What are you guys like when you’re angry? And what’s the craziest thing you’ve done in the heat of the moment?

(I don’t usually do this whole ask people questions thing. I’m kind of trying it out. Please don’t leave me hanging.)

Over and Out!

54. Things that annoy me

  1. When one shoe lace is tied tighter than the other.
  2. When the L and R on headphones are not adhered to.
  3. Being touched with moist/sweaty/ hot/wet hands. Actually, just don’t touch me.
  4. When subtitles are behind the actual speech or worse, subtitles are unavailable.
  5. When I’m in a public bathroom and I’m not alone and it’s pin drop silence so I can’t pee peacefully because I’m conscious of how much noise I’m making.
  6. When the home phone, my mobile AND the doorbell all ring at once.
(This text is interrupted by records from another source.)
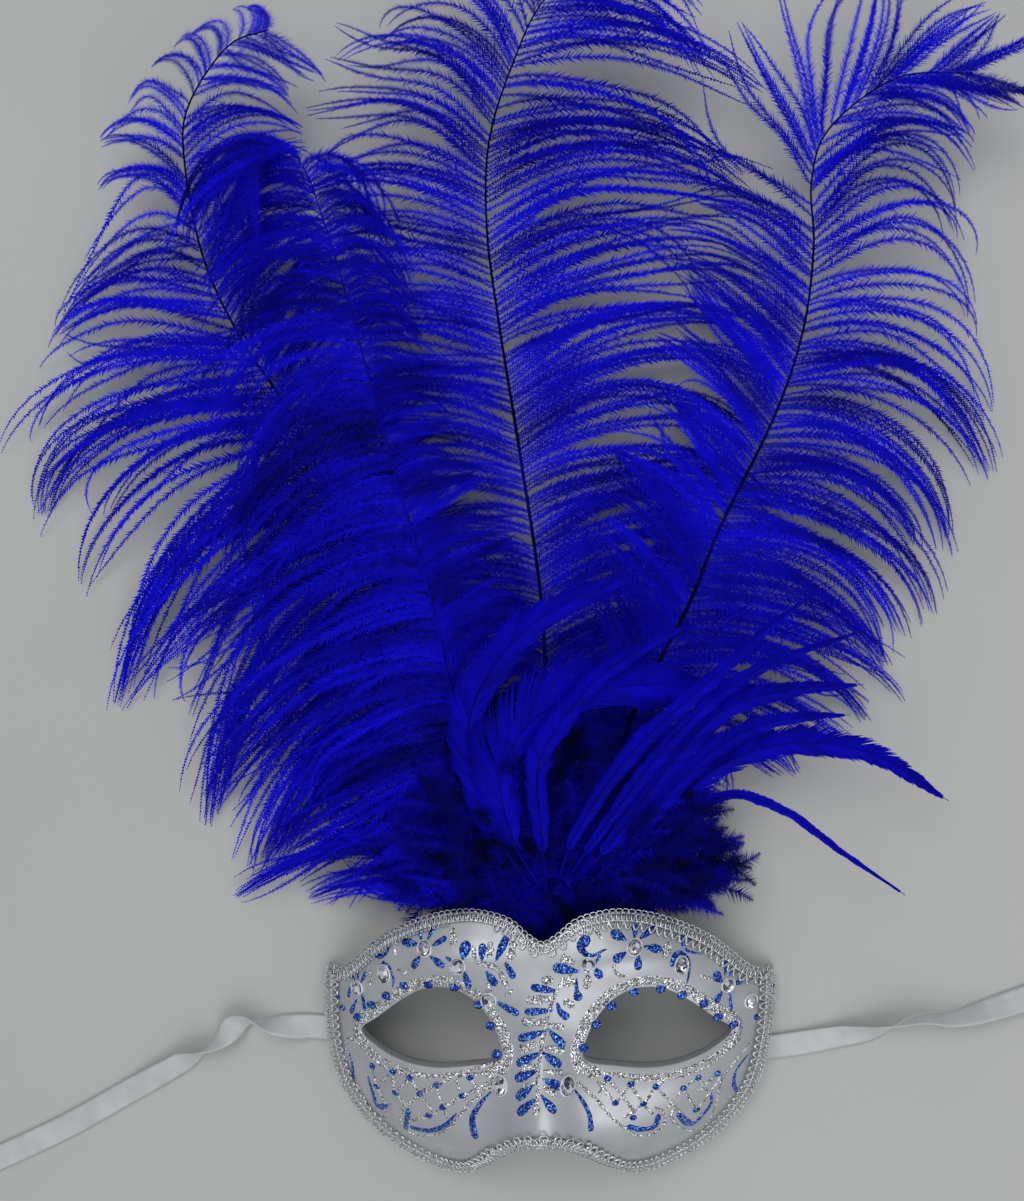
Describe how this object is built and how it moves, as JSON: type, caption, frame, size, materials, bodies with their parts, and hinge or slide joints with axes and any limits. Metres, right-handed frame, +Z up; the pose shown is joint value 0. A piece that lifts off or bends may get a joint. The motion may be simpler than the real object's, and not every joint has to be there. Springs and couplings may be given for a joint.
{
  "type": "masquerade mask",
  "caption": "Half face masquerade mask with a braided edge, cut stones, ribbon ties and a tall spray of plumes and hackles behind the forehead.",
  "frame": {"origin": "on the surface that the mask lies on, under the middle of the mask and its feathers, with the ribbon ties left out", "axes": "+Z up out of the face, +Y from the nose side up the forehead towards the plume tips, +X to the right of the face as seen from the front"},
  "size_m": [0.4526, 0.5247, 0.0577],
  "materials": {
    "shell": "pearl silver, satin, with blue and silver glitter ornament",
    "braid": "silver metallic thread",
    "stone": "clear, faceted, foil backed",
    "ribbon": "white satin",
    "plume": "dyed ostrich feather",
    "hackle": "dyed hackle feather",
    "marabou": "dyed down"
  },
  "bodies": {
    "root": {"mask_shell": "shell", "edge_braid": "braid", "stone_flower_left": "stone", "stone_bud_left": "stone", "stone_oval_left": "stone", "stone_spray_left": "stone", "stone_corner_left": "stone", "stone_cheek_left": "stone", "stone_flower_right": "stone", "stone_bud_right": "stone", "stone_oval_right": "stone", "stone_spray_right": "stone", "stone_temple_right": "stone", "stone_cheek_right": "stone", "ribbon_left": "ribbon", "ribbon_right": "ribbon", "plume_left": "plume", "plume_centre": "plume", "plume_right": "plume", "plume_curled": "plume", "hackle_long": "hackle", "hackle_broad": "hackle", "hackle_mid": "hackle", "hackle_spike": "hackle", "hackle_dart": "hackle", "hackle_blade": "hackle", "hackle_side": "hackle", "hackle_droop": "hackle", "hackle_thin": "hackle", "marabou_tuft": "marabou"}
  },
  "joints": []
}
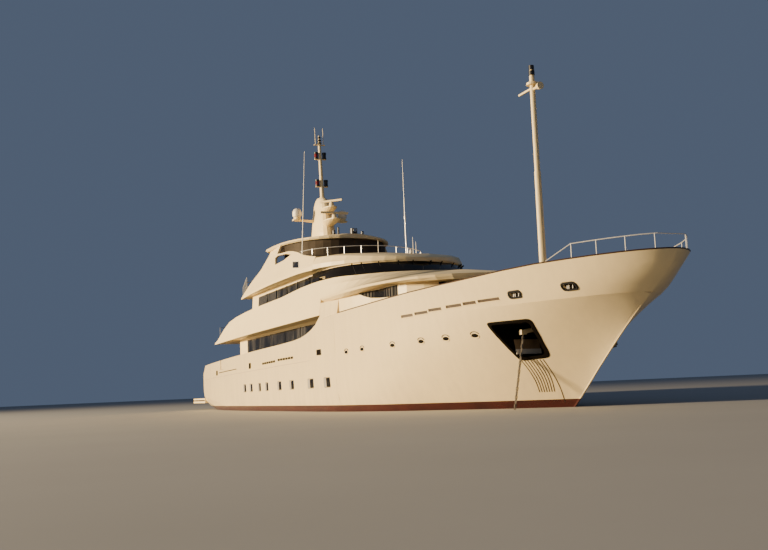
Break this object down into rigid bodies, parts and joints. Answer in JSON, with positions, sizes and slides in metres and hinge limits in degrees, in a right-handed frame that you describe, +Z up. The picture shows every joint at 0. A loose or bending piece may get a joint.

Seriously- this happens.
  7. When I need my glasses to you know, find my glasses.
  8. When I accidentally bite my tongue or the inside of my mouth while I’m eating. Such pain.
  9. When people don’t close the door behind them when leaving my room.
  10. TV epidoes that end with a cliffhanger and then announce there’s a season break and it won’t be back for like 3 months.
  11. Eating oranges, mangoes and other such fruit that get all sorts of stuff stuck between your teeth.
  12. Looking in the mirror before going out and thinking I look (extra) sexy only to realise I look like a pregnant elephant in all the photos.
  13. When I really like a song but don’t know who sang it or what it was called, nor did I catch enough lyrics to run a search in Google.
  14. People who don’t write their working out clearly when doing maths questions and those who don’t use the equals sign symbol correctly.
  15. When delivery costs are higher than the price of the item I ordered.
  16. The excessive and completely redundant use of hashtags on Facebook. If I see one more #YOLO or #SWAG, somebody gonna get hurt real bad.
  17. When TFL (Transport for London) tells me a tube line has severe delays so I change my journey only to find out the line was running fine. GET YO SHIT TOGETHER TFL.